Copyright: Retained by the authors of items in these papers, or
           their descendants, as stipulated by United States
           copyright law.

Table of Contents:
            Biographical Note
            Series Descriptions
              Series 1. Correspondence
              Series 2. Legal and Financial Items
              Series 3. Writings
            Shelf List

                        BIOGRAPHICAL NOTE

   Young Allen was a farmer and slave owner in Wake County, N.C.,
active from the 1780s until his death in 1835.  He probably also
operated a saw mill.

   A number of members of Allen's family migrated west into the
Mississippi River Valley in the 1820s and 1830s.  Apparently, not
all of them intended to move permanently.  However, one of
Allen's sons, Young W. Allen, settled and started a family in
western Tennessee.

   When Young Allen died in 1835, his son John Allen, also of
Wake County, appears to have taken over much of his father's
property.  John Allen lived at least until the 1840s.

                       SERIES DESCRIPTIONS

Series 1.  Correspondence
   1813-1864.  About 25 items. 
   Arrangement:  chronological.

   Correspondence of the Allen family of Wake County, N.C., and
of relatives elsewhere in North Carolina and in Alabama,
Tennessee, and Mississippi.

   The earliest item is a letter written in 1813 in Wake County
that discusses Senate candidates.

   A number of letters were written in Tennessee, Alabama, and
Mississippi between 1822 and 1834.  These letters include
descriptions of conditions and attitudes of settlers along the
Mississippi frontier in the 1820s and 1830s.

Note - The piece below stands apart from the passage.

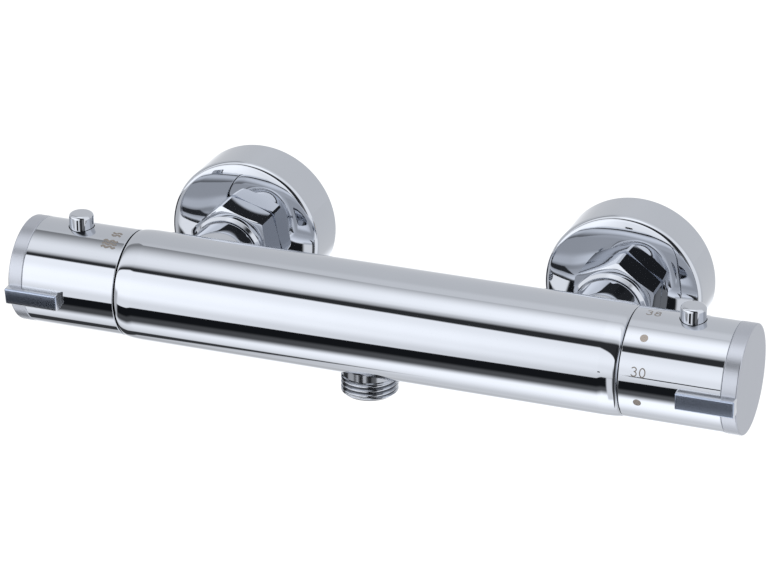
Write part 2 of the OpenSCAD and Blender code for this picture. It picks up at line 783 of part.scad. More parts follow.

   There are four letters from 1836 to 1839, all of which were
written in Wake County.  Two of these letters deal with social
functions:  one is an invitation to a member of the Allen family,
and the other describes a sermon, dinner, and dance.  The other
two are more personal:  one is a pledge to redeem a lady's honor
from an unnamed rumor; the other is a marriage proposal.

   Finally, there are two letters from the 1860s:  an 1862 letter
from a member of the Allen family in the Confederate army
describes camp conditions, and an 1864 letter describes a
smallpox outbreak and efforts to avoid military service.

   Undated letters are chiefly of the same sort as the dated Wake
County letters and are probably from around 1830.  One letter,
addressed to "Dear Sister," describes the care given a person
dying of typhoid and that person's funeral.

Folder  1          1813-1839
        2          1862-1864 and undated

Series 2.  Legal and Financial Items
   1783-1927.  About 100 items.
   Arrangement:  chronological.

   Legal and financial items relating to the families of Young
Allen and John Allen, probably father and son, both of Wake
County, N.C.  Items prior to 1810 are deeds, records of slave
sales, and an account sheet, all relating to Young Allen. 
Material from 1810 to 1859 consists of deeds, receipts, summons,
records of slave sales, account sheets, and other items, chiefly
of John Allen.  Also included are items from 1835 that relate to
the estate of Young Allen.  Items dated 1860-1879 are chiefly tax
records of Anderson H. Allen.

Five deeds of members of the Allen and Arnold families,
1926-1927, also appear.  Undated items are chiefly fragments of
19th century deeds, account sheets, and other records.

Folder  3          1783-1809
        4          1810-1834
        5          1835-1839
        6          1840-1859
        7          1860-1879
        8          1926-1927
        9          Undated

Series 3.  Writings
   Before 1865.  1 item.

   A single-page poem, signed on the back "Y.W. Young" (probably
Young Allen or his son Young W. Allen).  The poem is an obscene,
comic poem about a parson and a black woman.